The bottom line is that regardless of the threat actors attack vector, at some point in order to continue the attack and place necessary tools on your network for their purpose, there will be connections to IP space that shouldn’t happen.
What you can do
Every organization should first recognize that it is only a matter of time before their domain is under attack, if it’s not already. And there’s a fair chance you have an insider threat situation already.
One key action you should take to protect your organization is real-time, bidirectional packet inspection of 100% of all packets entering and leaving your enterprise.
Many don’t like to think about blacklisting, IP block, or domain blocking, however a different approach with a better effect is whitelisting.
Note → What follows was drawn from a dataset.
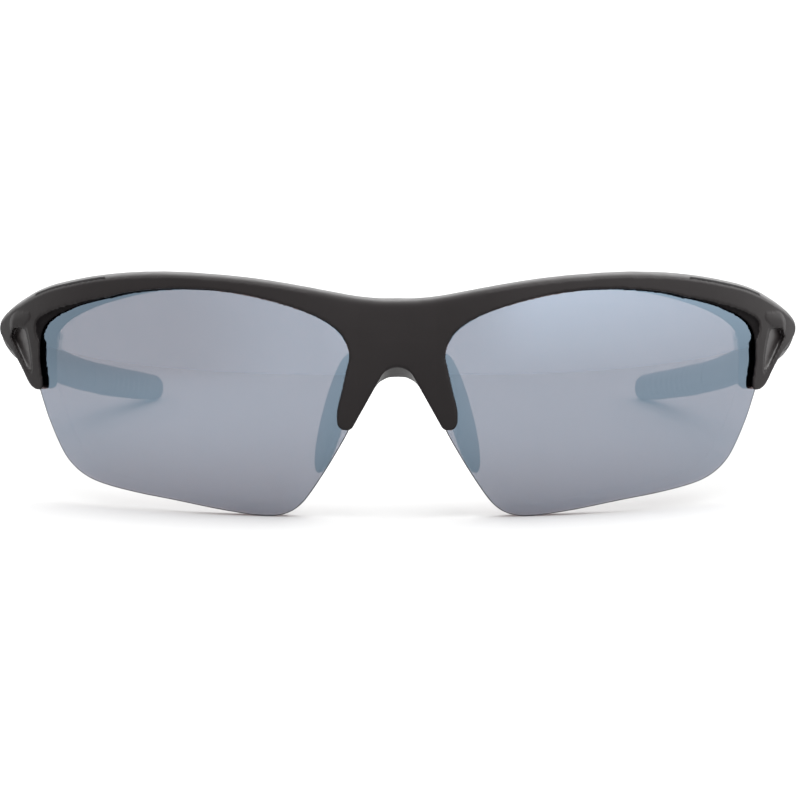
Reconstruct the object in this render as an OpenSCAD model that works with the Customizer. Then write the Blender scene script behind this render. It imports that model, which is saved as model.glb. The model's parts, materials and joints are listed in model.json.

Instead of blocking all the bad (of which there is too much), allow network traffic to only trusted known-good domains and IP space (whitelisting). And even if you think you’ve done this right, you should still packet inspect 100% of the packets 100% of the time.
Even in what you consider white or good space, IPs reputation status can change suddenly with no notice based on who is registering what, or what other threat hunters are reporting about suspicious activity they see in that white space. Remember, it’s also white space that threat actors compromise and use to disguise their activities.
Many are unaware of a capability that can monitor and inspect all packets 100% of the time without introducing latency to network traffic where speed is time and time is money. Many are hesitant to use IP blocking in fear they’ll inadvertently cut themselves off from important partner or client space. However, if you can prevent the threat actor’s initial Stage 1 call back to his/her C2 or Stage 2 download infrastructure, you’re simply rendering their attack as a one-way dead-end failed attempt.